▶ [Exercise brief]
Beginning with the line that contains "ground = bmesh.new()" and ending with the line that contains "for node in", reproduce each line exactly; include both and add nothing.

▶ [Given information]
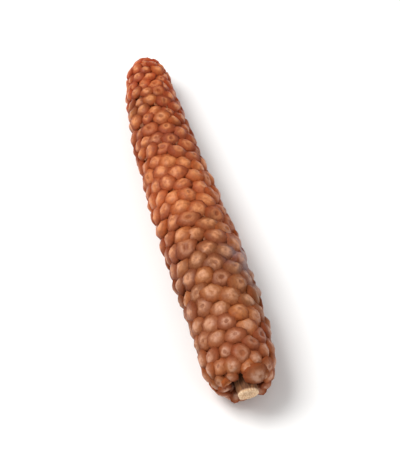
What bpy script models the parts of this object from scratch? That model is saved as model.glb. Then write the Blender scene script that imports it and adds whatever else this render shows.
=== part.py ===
"""A dried long pepper lying on its side: one fruiting spike, and the pale stub of its stalk.

The spike is a slim blunt body covered with small berries that have grown together. They stand on one spiral,
and each is pressed against those 5, 9 and 14 places further along it. The stub of the stalk is a piece of
another colour, and stands in a hole in the hollow of the blunt end.
+X runs from the stalk to the tip and +Z is up. The origin is on the surface, below the middle of the whole.
"""

import math
import random

import bmesh
import bpy
import numpy as np
from mathutils import Vector, kdtree, noise

MM = 0.001

# Outline of the spike over the tops of its berries: distance from the rim and radius, in millimetres.
# It runs from the middle of the hollow round the stalk, over the rim, to the tip.
OUTLINE = (
    (1.0, 0.0),
    (0.85, 1.1),
    (0.0, 2.1),
    (0.7, 3.05),
    (1.9, 3.6),
    (5.5, 3.98),
    (12.5, 4.15),
    (20.0, 4.0),
    (27.0, 3.65),
    (33.5, 3.3),
    (40.0, 2.75),
    (44.3, 1.95),
    (46.0, 0.0),
)
SPIKE_LENGTH = 46.0 * MM

# Middle line of the spike: distance from the rim, sideways place and height, in millimetres. The heights
# follow the radius, so that the underside lies along the surface.
MIDDLE_LINE = (
    (0.0, 0.0, 3.68),
    (12.0, -0.1, 3.76),
    (24.0, 0.5, 3.48),
    (36.0, 0.6, 2.92),
    (46.0, 0.05, 2.43),
)
SPAN_POINTS = 24

# The spiral. A berry touches those FEW and MANY places on, and the one FEW + MANY places on.
FEW, MANY = 5, 9
GIRTH_BERRIES = math.sqrt(FEW**2 + FEW * MANY + MANY**2)
FEW_TURN = -(MANY + FEW / 2) / GIRTH_BERRIES**2
MANY_TURN = (FEW + MANY / 2) / GIRTH_BERRIES**2
SPIRAL_TURN = (7 + MANY_TURN) / MANY
LEAST_SPACING = 1.25 * MM
CELL_SHARE = math.sin(math.radians(60))

# A berry, as shares of the spacing between berries.
DOME_RADIUS = 0.6
GROOVE_DEPTH = 0.4
UNEVEN_HEIGHT = 0.06
FALLEN_BERRIES = (13,)
SWOLLEN_BERRIES = {17: 1.6}
SWOLLEN_LIFT = 0.4
FIRST_BERRY = 6

# Shrivelling: how far the skin and the rows of berries stray, and over what length.
SWELL = 0.022
SWELL_LENGTH = 7.0 * MM
STRAY = 0.22 * MM
STRAY_LENGTH = 5.0 * MM
# The first seed draws the berries' heights. The second fixes the noise that moves the rows, which would
# otherwise start from the clock.
SEED = 11
NOISE_SEED = 1795835047

# Corners of the skin's mesh from one berry to the next, along a row of every FEWth berry and from row to row.
# Midway between two rows, every other corner slides to the pit where three berries meet. PIT_SLIDE is how
# far, as a share of the way to the next berry and of the way to the next row.
ROW_STEPS = 4
CROSS_STEPS = 2
PIT_SLIDE = (1 / 12, 1 / 6)
SHARP_EDGE = math.radians(50)
NEAR_BERRIES = 4

STALK_RADIUS = 1.1 * MM
STALK_REACH = 1.2 * MM
STALK_DEPTH = 4.0 * MM
STALK_SIDES = 20
STALK_RINGS = 5
STALK_RIBS = 5
STALK_RIB_SHARE = 0.07
BREAK_SLANT = 0.2
FIT_GAP = 0.3 * MM

CUTTER_SIZE = 60.0 * MM
WELD = 0.5e-6

WHOLE_LENGTH = SPIKE_LENGTH + STALK_REACH
RIM_X = STALK_REACH - WHOLE_LENGTH / 2

BERRY_COLOR = (0.42, 0.17, 0.07, 1.0)
BERRY_ROUGHNESS = 0.55
STALK_COLOR = (0.62, 0.38, 0.21, 1.0)
STALK_ROUGHNESS = 0.8


def clear_scene():
    for obj in list(bpy.data.objects):
        bpy.data.objects.remove(obj)


def new_collection(name):
    collection = bpy.data.collections.new(name)
    bpy.context.scene.collection.children.link(collection)
    return collection


def new_object(name, bm, collection, material=None):
    """An object that holds the mesh, shaded smooth but for its sharp edges."""
    mesh = bpy.data.meshes.new(name)
    bm.to_mesh(mesh)
    bm.free()
    mesh.shade_smooth()
    mesh.set_sharp_from_angle(angle=SHARP_EDGE)
    if material:
        mesh.materials.append(material)
    obj = bpy.data.objects.new(name, mesh)
    collection.objects.link(obj)
    return obj


def new_material(name, color, roughness):
    material = bpy.data.materials.new(name)
    material.use_nodes = True
    shader = material.node_tree.nodes["Principled BSDF"]
    shader.inputs["Base Color"].default_value = color
    shader.inputs["Roughness"].default_value = roughness
    shader.inputs["Metallic"].default_value = 0.0
    return material


def curve_through(points):
    """Points on a smooth curve. It passes through all but the first and last, which only steer its ends."""
    knots = [Vector(p) for p in points]
    made = []
    for a, b, c, d in zip(knots, knots[1:], knots[2:], knots[3:]):
        # Centripetal Catmull-Rom: each span gets time by the root of its length, so that it never loops.
        before, span, after = ((q - p).length ** 0.5 for p, q in ((a, b), (b, c), (c, d)))
        leave = (b - a) / before - (c - a) / (before + span) + (c - b) / span
        reach = (c - b) / span - (d - b) / (span + after) + (d - c) / after
        for k in range(SPAN_POINTS):
            u = k / SPAN_POINTS
            made.append(
                b * (2 * u**3 - 3 * u**2 + 1)
                + leave * span * (u**3 - 2 * u**2 + u)
                + c * (3 * u**2 - 2 * u**3)
                + reach * span * (u**3 - u**2)
            )
    made.append(knots[-2])
    return np.array(made)


def outline_curve():
    """The outline in metres, meeting the middle line square at both ends."""
    (x_in, r_in), (x_out, r_out) = OUTLINE[1], OUTLINE[-2]
    return curve_through(((x_in, -r_in), *OUTLINE, (x_out, -r_out))) * MM


def middle_curve():
    """The middle line in metres, its ends carried straight on."""
    first, second = Vector(MIDDLE_LINE[0]), Vector(MIDDLE_LINE[1])
    last, previous = Vector(MIDDLE_LINE[-1]), Vector(MIDDLE_LINE[-2])
    return curve_through((2 * first - second, *MIDDLE_LINE, 2 * last - previous)) * MM


class Skin:
    """The smooth skin over the tops of the berries. A place on it is a berry count and a turn."""

    def __init__(self):
        self.x, self.radius = outline_curve().T
        step = np.hypot(np.diff(self.x), np.diff(self.radius))
        along = np.concatenate([[0], np.cumsum(step)])
        self.slope_x = np.gradient(self.x, along)
        self.slope_radius = np.gradient(self.radius, along)
        self.slope_x[[0, -1]] = 0.0
        girth = 2 * np.pi * self.radius
        self.spacing = np.maximum(girth / GIRTH_BERRIES, LEAST_SPACING)
        density = girth / (CELL_SHARE * self.spacing**2)
        added = step * (density[1:] + density[:-1]) / 2
        self.count = np.concatenate([[0], np.cumsum(added)])
        self.middle = middle_curve()

    @property
    def berries(self):
        return int(self.count[-1])

    def at(self, values, count):
        return float(np.interp(count, self.count, values))

    def strayed(self, count, turn):
        """The place, moved a little off the spiral by the shrivelling."""
        radius, angle = self.at(self.radius, count), math.tau * turn
        point = Vector((self.at(self.x, count), radius * math.cos(angle), radius * math.sin(angle)))
        stray = noise.noise_vector(point / STRAY_LENGTH) * STRAY
        fade = min(1.0, radius / (2 * LEAST_SPACING))
        girth = max(math.tau * radius, LEAST_SPACING)
        berry_length = CELL_SHARE * self.at(self.spacing, count) ** 2 / girth
        return count + fade * stray.x / berry_length, turn + fade * stray.y / girth

    def place(self, count, turn):
        """(point on the skin, direction straight out of it, spacing of the berries there)."""
        if 0 < count < self.count[-1]:
            count, turn = self.strayed(count, turn)
        angle = math.tau * turn
        x, radius = self.at(self.x, count), self.at(self.radius, count)
        out = Vector((0.0, math.cos(angle), math.sin(angle)))
        swell = noise.noise((Vector((x, 0, 0)) + out * radius) / SWELL_LENGTH)
        point = Vector((x, 0, 0)) + out * radius * (1 + SWELL * swell)
        point.y += float(np.interp(x, self.middle[:, 0], self.middle[:, 1]))
        point.z += float(np.interp(x, self.middle[:, 0], self.middle[:, 2]))
        point.x += RIM_X
        normal = out * self.at(self.slope_x, count) - Vector((self.at(self.slope_radius, count), 0, 0))
        return point, normal.normalized(), self.at(self.spacing, count)


class Berries:
    """The berries on the skin, and how high they stand at any point of it."""

    def __init__(self, skin):
        draw = random.Random(SEED)
        self.kept = []
        for number in range(FIRST_BERRY, skin.berries):
            point, _, spacing = skin.place(number, number * SPIRAL_TURN)
            swelling = SWOLLEN_BERRIES.get(number, 1.0)
            lift = draw.uniform(-UNEVEN_HEIGHT, UNEVEN_HEIGHT) + SWOLLEN_LIFT * (swelling - 1)
            if number not in FALLEN_BERRIES:
                self.kept.append((point, spacing * swelling, lift * spacing))
        self.tree = kdtree.KDTree(len(self.kept))
        for index, (point, _, _) in enumerate(self.kept):
            self.tree.insert(point, index)
        self.tree.balance()

    def height(self, point, spacing):
        """Height of the domes over the skin, below zero in the grooves between them."""
        highest = -GROOVE_DEPTH * spacing
        for _, index, distance in self.tree.find_n(point, NEAR_BERRIES):
            _, own_spacing, lift = self.kept[index]
            dome = DOME_RADIUS * own_spacing
            if distance < dome:
                highest = max(highest, math.sqrt(dome**2 - distance**2) - dome + lift)
        return highest


def spike_mesh():
    """A grid wound round the skin, its corners on and between the berries, and raised by their height."""
    skin = Skin()
    berries = Berries(skin)
    columns = MANY * ROW_STEPS
    first_row = -FEW
    last_row = math.ceil(skin.count[-1] / MANY)
    rows = (last_row - first_row) * CROSS_STEPS
    bm = bmesh.new()
    bmesh.ops.create_grid(bm, x_segments=columns, y_segments=rows, size=0.5)
    for vert in bm.verts:
        column, row = round((vert.co.x + 0.5) * columns), round((vert.co.y + 0.5) * rows)
        few, many = column / ROW_STEPS, first_row + row / CROSS_STEPS
        if column % 2 and row % CROSS_STEPS:
            side = 1 if column % ROW_STEPS == 1 else -1
            few += side * PIT_SLIDE[0]
            many += side * PIT_SLIDE[1]
        count = min(max(few * FEW + many * MANY, 0.0), skin.count[-1])
        turn = few * FEW_TURN + many * MANY_TURN
        point, normal, spacing = skin.place(count, turn)
        vert.co = point + normal * berries.height(point, spacing)
    # The winding's edges meet after one turn, and its first and last rows shrink to the two poles.
    bmesh.ops.remove_doubles(bm, verts=bm.verts, dist=WELD)
    bmesh.ops.triangulate(bm, faces=bm.faces, quad_method="SHORT_EDGE")
    bmesh.ops.recalc_face_normals(bm, faces=bm.faces)
    return bm


def cylinder_along_x(start, end, radius, sides):
    """A closed cylinder whose middle line runs along X."""
    bm = bmesh.new()
    bmesh.ops.create_cone(
        bm, cap_ends=True, segments=sides, radius1=radius, radius2=radius, depth=end - start
    )
    for vert in bm.verts:
        vert.co = Vector((vert.co.z + (start + end) / 2, vert.co.y, -vert.co.x))
    return bm


def stalk_mesh():
    """A ribbed peg with a slanted break at its outer end."""
    bm = cylinder_along_x(-STALK_REACH, STALK_DEPTH, STALK_RADIUS, STALK_SIDES)
    long_edges = [e for e in bm.edges if abs(e.verts[0].co.x - e.verts[1].co.x) > STALK_REACH]
    bmesh.ops.subdivide_edges(bm, edges=long_edges, cuts=STALK_RINGS)
    bmesh.ops.triangulate(bm, faces=[f for f in bm.faces if len(f.verts) > 4])
    for vert in bm.verts:
        angle = math.atan2(vert.co.z, vert.co.y)
        ribbed = 1 - STALK_RIB_SHARE * (1 + math.cos(STALK_RIBS * angle)) / 2
        vert.co.y *= ribbed
        vert.co.z *= ribbed
        if vert.co.x < -STALK_REACH / 2:
            vert.co.x += BREAK_SLANT * (STALK_RADIUS - vert.co.z)
    return bm


def cut(obj, cutter, name):
    cutter.hide_render = True
    cutter.display_type = "WIRE"
    modifier = obj.modifiers.new(name, "BOOLEAN")
    modifier.operation = "DIFFERENCE"
    modifier.object = cutter


def main():
    clear_scene()
    noise.seed_set(NOISE_SEED)
    parts = new_collection("long_pepper")
    cutters = new_collection("cutters")
    base_middle = Vector((RIM_X, MIDDLE_LINE[0][1] * MM, MIDDLE_LINE[0][2] * MM))

    berry_skin = new_material("dried_berries", BERRY_COLOR, BERRY_ROUGHNESS)
    spike = new_object("fruit_spike", spike_mesh(), parts, berry_skin)
    stalk_wood = new_material("pale_stalk", STALK_COLOR, STALK_ROUGHNESS)
    stalk = new_object("stalk", stalk_mesh(), parts, stalk_wood)
    stalk.location = base_middle

    socket_end = STALK_DEPTH + FIT_GAP
    socket = new_object(
        "stalk_socket",
        cylinder_along_x(-STALK_DEPTH, socket_end, STALK_RADIUS + FIT_GAP, STALK_SIDES),
        cutters,
    )
    socket.location = base_middle
    cut(spike, socket, "socket")

    ground = bmesh.new()
    bmesh.ops.create_cube(ground, size=CUTTER_SIZE)
    floor = new_object("surface_below", ground, cutters)
    floor.location.z = -CUTTER_SIZE / 2
    cut(spike, floor, "flat_spots")


main()
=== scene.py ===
# %% [markdown]
# # A dried long pepper, berry by berry
#
# Long pepper is the fruiting spike of a climbing vine. Hundreds of tiny berries grow pressed together on one
# slim stem, and the spike is picked and dried whole. It could be made as a smooth cone with a bumpy texture,
# but its outline and its pits would be wrong from close by. So every berry here is a shape of its own.
#
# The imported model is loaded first. It is the fixed frame: it gives the spike's size and place, and the new
# pieces keep to it.

# %% Load the frame
import math
import random

import bmesh
import bpy
import numpy as np
from mathutils import Matrix, Vector, noise


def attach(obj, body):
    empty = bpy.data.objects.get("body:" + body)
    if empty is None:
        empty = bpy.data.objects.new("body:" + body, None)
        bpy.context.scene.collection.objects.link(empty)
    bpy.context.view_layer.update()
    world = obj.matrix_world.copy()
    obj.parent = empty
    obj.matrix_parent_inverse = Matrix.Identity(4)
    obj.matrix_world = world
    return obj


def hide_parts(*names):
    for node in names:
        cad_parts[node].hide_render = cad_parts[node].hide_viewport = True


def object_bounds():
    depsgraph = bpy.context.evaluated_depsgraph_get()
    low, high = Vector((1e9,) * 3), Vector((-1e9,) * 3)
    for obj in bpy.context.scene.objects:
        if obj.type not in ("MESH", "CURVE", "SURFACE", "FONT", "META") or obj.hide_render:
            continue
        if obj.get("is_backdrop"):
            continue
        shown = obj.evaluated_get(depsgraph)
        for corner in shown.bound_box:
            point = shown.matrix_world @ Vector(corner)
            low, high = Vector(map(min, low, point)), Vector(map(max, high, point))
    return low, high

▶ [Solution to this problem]
    ground = bmesh.new()
    bmesh.ops.create_cube(ground, size=CUTTER_SIZE)
    floor = new_object("surface_below", ground, cutters)
    floor.location.z = -CUTTER_SIZE / 2
    cut(spike, floor, "flat_spots")


main()
=== scene.py ===
# %% [markdown]
# # A dried long pepper, berry by berry
#
# Long pepper is the fruiting spike of a climbing vine. Hundreds of tiny berries grow pressed together on one
# slim stem, and the spike is picked and dried whole. It could be made as a smooth cone with a bumpy texture,
# but its outline and its pits would be wrong from close by. So every berry here is a shape of its own.
#
# The imported model is loaded first. It is the fixed frame: it gives the spike's size and place, and the new
# pieces keep to it.

# %% Load the frame
import math
import random

import bmesh
import bpy
import numpy as np
from mathutils import Matrix, Vector, noise


def attach(obj, body):
    empty = bpy.data.objects.get("body:" + body)
    if empty is None:
        empty = bpy.data.objects.new("body:" + body, None)
        bpy.context.scene.collection.objects.link(empty)
    bpy.context.view_layer.update()
    world = obj.matrix_world.copy()
    obj.parent = empty
    obj.matrix_parent_inverse = Matrix.Identity(4)
    obj.matrix_world = world
    return obj


def hide_parts(*names):
    for node in names:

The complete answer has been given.